Rabu, 01 Agustus 2007

Allah pun Selalu Bersama Kita

ALLAH PUN SELALU BERSAMA KITA

Oleh: Muhsin Hariyanto

Kebersaman kita dengan Allah seringkali terusik oleh sikap kita sendiri yang seringkali lupa untuk mengingat Allah. Padahal Allah selalu mengawasi kita dan bersama kita. Allah adalah Dzat Yang Maha Dekat dan selalu hadir di dekat kita. Dialah Sang Omnipresent.

Simaklah ketika Allah berfirman:

''Tidak ada satu jiwa pun (diri) melainkan ada penjaganya.'' (QS ath-Thâriq, 86: 4).
Kata nafs dalam teks ayat tersebut dalam bahasa Indonesia bisa diterjemahkan sebagai 'hati', 'ruh', 'jiwa', atau 'totalitas manusia'. M. Quraish Shihab lebih condong menerjemahkan kata itu sebagai 'totalitas seseorang' atau “kepribadian seseorang yang membedakannya dari orang lain”. Itu sebabnya kata nafs diartikan: 'setiap pribadi'.
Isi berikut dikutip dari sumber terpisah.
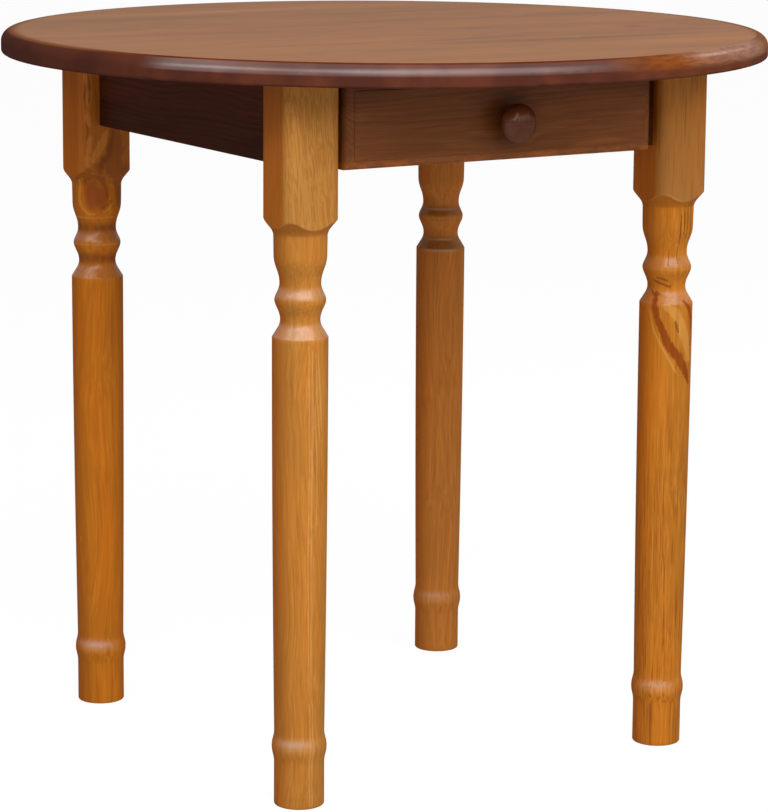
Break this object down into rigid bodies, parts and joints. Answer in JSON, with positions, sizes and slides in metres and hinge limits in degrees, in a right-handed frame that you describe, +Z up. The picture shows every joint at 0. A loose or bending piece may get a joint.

Allah Subhanahu wa Ta’ala menyatakan dengan tegas bahwa setiap manusia tak pernah lepas dari penjagaan-Nya. Semua perilaku manusia dicatat sangat akurat dan tak mungkin keliru. Bahkan, Dia nyatakakan bahwa segala yang dibisikkan dalam hati atau dikhayalkan oleh stiap manusia pun -- baik mengenai kebaikan maupun keburukan -- tak akan luput dari penjagaan-Nya.

''Dan sesungguhnya Kami telah menciptakan manusia dan mengetahui apa yang dibisikkan oleh hatinya … '' (QS Qâf, 50:16).

Dalam konteks hablun minallâh (hubungan vertikal), hubungan Sang Penjaga dan yang dijaga ini palin tidak memiliki beberapa 3 (tiga) makna unik.

Pertama, sebagai Pencipta, Allah Subhanahu wa Ta’ala menunjukkan cinta-Nya yang penuh tanggung jawab terhadap ciptaan-Nya. Penjagaan Allah SWT memberi ketenteraman hidup bagi manusia yang beriman. Dia tak pernah khawatir dan bebas dari rasa takut. Janji Allah SWT,

''Barang siapa yang beriman dan mengadakan perbaikan, maka tak ada kekhawatiran terhadap mereka dan tidak (pula) mereka bersedih hati'' (QS al-An'âm, 6:48).

Kedua, Allah Subhanahu wa Ta’ala menegaskan peran-Nya sebagai Penguasa Mutlak atas manusia. Manusia hanya menyembah kepada Allah Subhanahu wa Ta’ala sesuai dengan kehendak-Nya. Di sinilah sebenarnya kata “Islam” menemukan maknanya: “berserah diri sepenuhnya kepada Allah Subhanahu wa Ta’ala”.

''Tuhan (yang menguasai) langit dan bumi dan apa-apa yang ada di antara keduanya, maka sembahlah Dia dan berteguh hatilah dalam beribadah kepada-Nya ...'' (QS Maryam, 19: 65).

Ketiga, penjagaan Allah Subhanahu wa Ta’ala bermakna: “bencana bagi manusia yang tidak beriman”. Mereka menjadi seperti seorang pencuri yang di mana pun selalu merasa diawasi gerak-geriknya, dirundung gelisah, dan diliputi rasa takut. Segala kejahatan, bahkan sekecil apa pun yang mereka lakukan, tak akan luput dari pengawasan-Nya.

''Dan barang siapa yang mengerjakan kejahatan seberat zarrah pun, niscaya dia akan melihat (balasan)nya pula.'' (QS al-Zalzalah, 99: 8).
Akhirnya dapat dipahami: Siapa pun, di mana pun, kapan pun dan apa pun statusnya, dia hanyalah seorang hamba yang harus tunduk dan patuh sepenuhnya kepada kehendak-Nya.

Tidak ada pilihan bagi setiap manusia kecuali harus berikrar” “sami’nâ wa atha’nâ” (kami dengar, dan kami pun patuh). Setiap manusia yang ingkar terhadap (penjagaan) Allah Subhanahu wa Ta’ala, dia akan mengalami dua kali kerugian: di dunia hidupnya gelisah, dan di akhirat pun tak mampu membela diri. Demikian sebaliknya, setiap manusia yang patuh terhadap-Nya, dia pun akan beruntung dua kali: di dunia hidupnya tenang, dan di akhirat pun mendapatkan ketenangan dan kesenangan abadi.